RuntimeError: CUDA driver error: invalid argument
Reminder
- [x] I have read the above rules and searched the existing issues.
System Info
llamafactoryversion: 0.9.3.dev0- Platform: Linux-5.4.250-2-velinux1u1-amd64-x86_64-with-glibc2.31
- Python version: 3.10.16
- PyTorch version: 2.6.0+cu124 (GPU)
- Transformers version: 4.51.3
- Datasets version: 3.5.0
- Accelerate version: 1.6.0
- PEFT version: 0.15.1
- TRL version: 0.9.6
- GPU type: NVIDIA A800-SXM4-80GB
- GPU number: 4
- GPU memory: 79.35GB
- DeepSpeed version: 0.16.6
- vLLM version: 0.8.4
- Git commit: b6a10d1732328533961d0ce71819803e9d9883cc
Reproduction
I am using VQA (Visual Question Answering) type data for SFT (Supervised Fine-Tuning). The format of the dataset is as follows:
`{
"images": [list of image paths],
"messages" : {
"role": "system/assistant/user",
"content" : "content_text"
}
}`
When I perform SFT, some data can be correctly fine-tuned, but some data will produce the following error:
`[rank0]: Traceback (most recent call last):
[rank0]: File "/my_local_path/vts/train/sft/LLaMA-Factory/src/llamafactory/launcher.py", line 23, in <module>
[rank0]: launch()
[rank0]: File "/my_local_path/vts/train/sft/LLaMA-Factory/src/llamafactory/launcher.py", line 19, in launch
[rank0]: run_exp()
[rank0]: File "/my_local_path/vts/train/sft/LLaMA-Factory/src/llamafactory/train/tuner.py", line 107, in run_exp
[rank0]: _training_function(config={"args": args, "callbacks": callbacks})
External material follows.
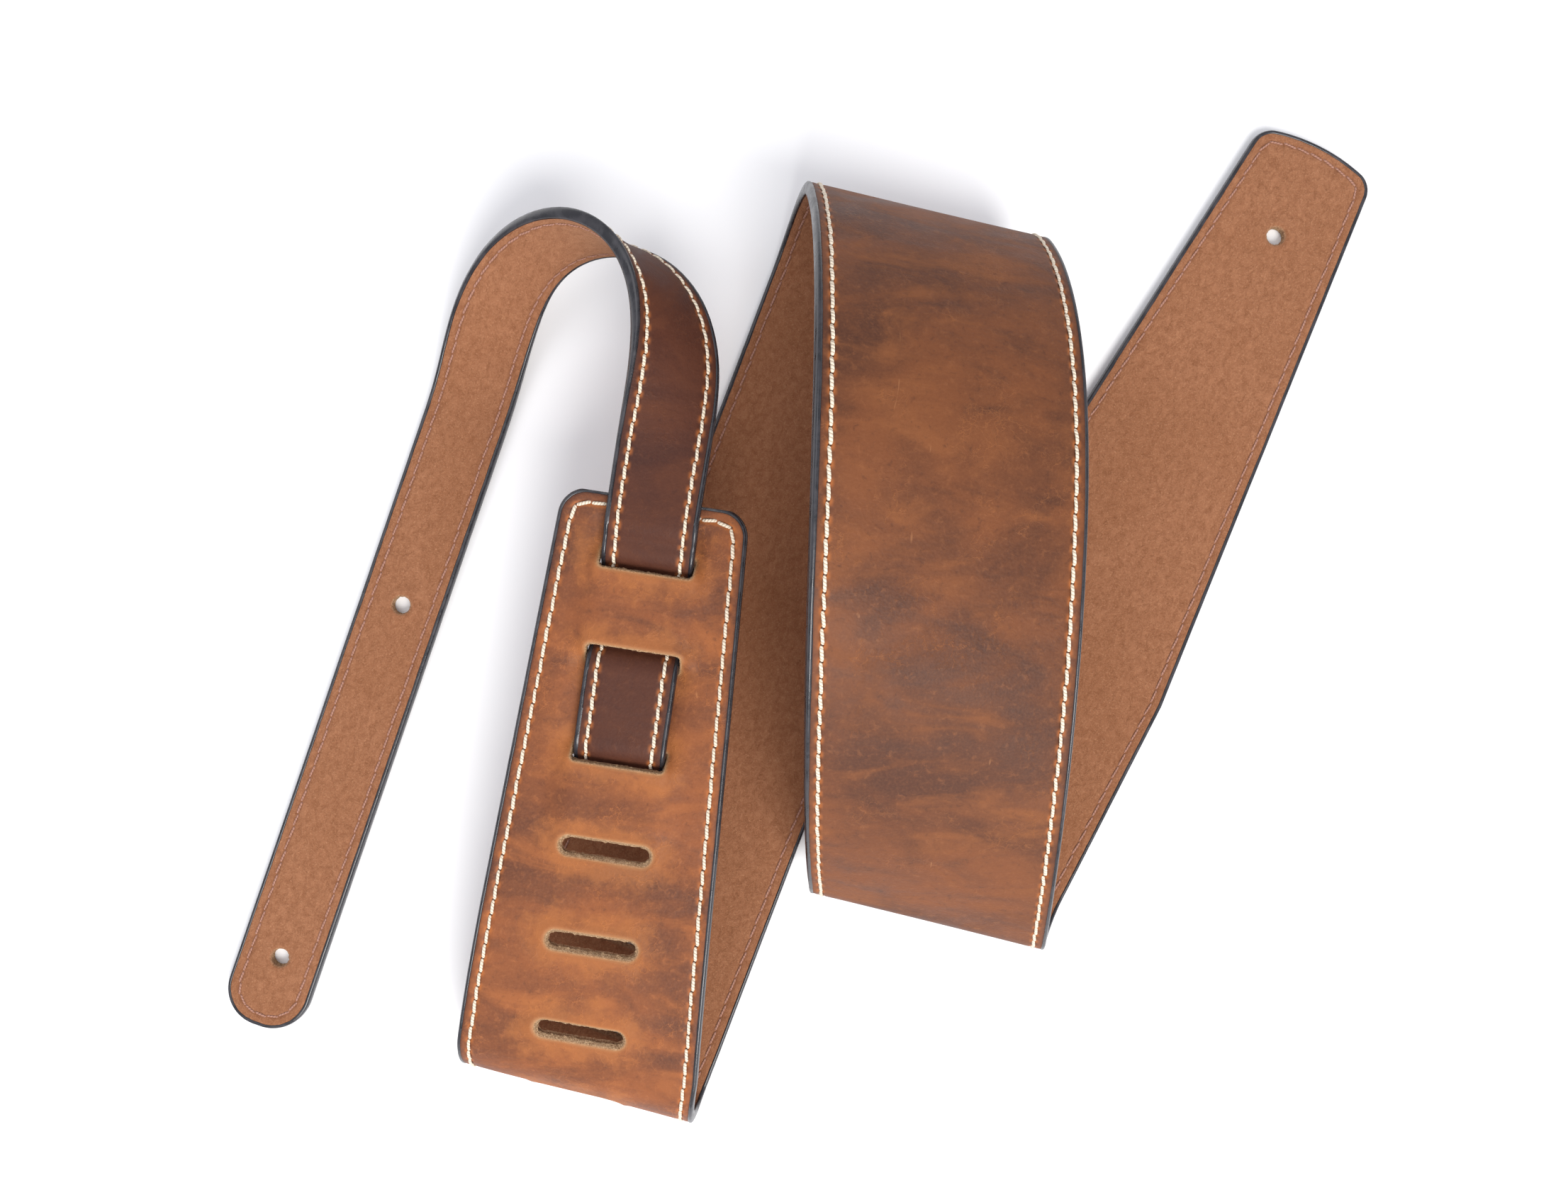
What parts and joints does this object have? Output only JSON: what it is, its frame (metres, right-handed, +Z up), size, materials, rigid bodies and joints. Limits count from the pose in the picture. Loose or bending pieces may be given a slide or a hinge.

[rank0]: File "/my_local_path/vts/train/sft/LLaMA-Factory/src/llamafactory/train/tuner.py", line 69, in _training_function
[rank0]: run_sft(model_args, data_args, training_args, finetuning_args, generating_args, callbacks)
[rank0]: File "/my_local_path/vts/train/sft/LLaMA-Factory/src/llamafactory/train/sft/workflow.py", line 102, in run_sft
[rank0]: train_result = trainer.train(resume_from_checkpoint=training_args.resume_from_checkpoint)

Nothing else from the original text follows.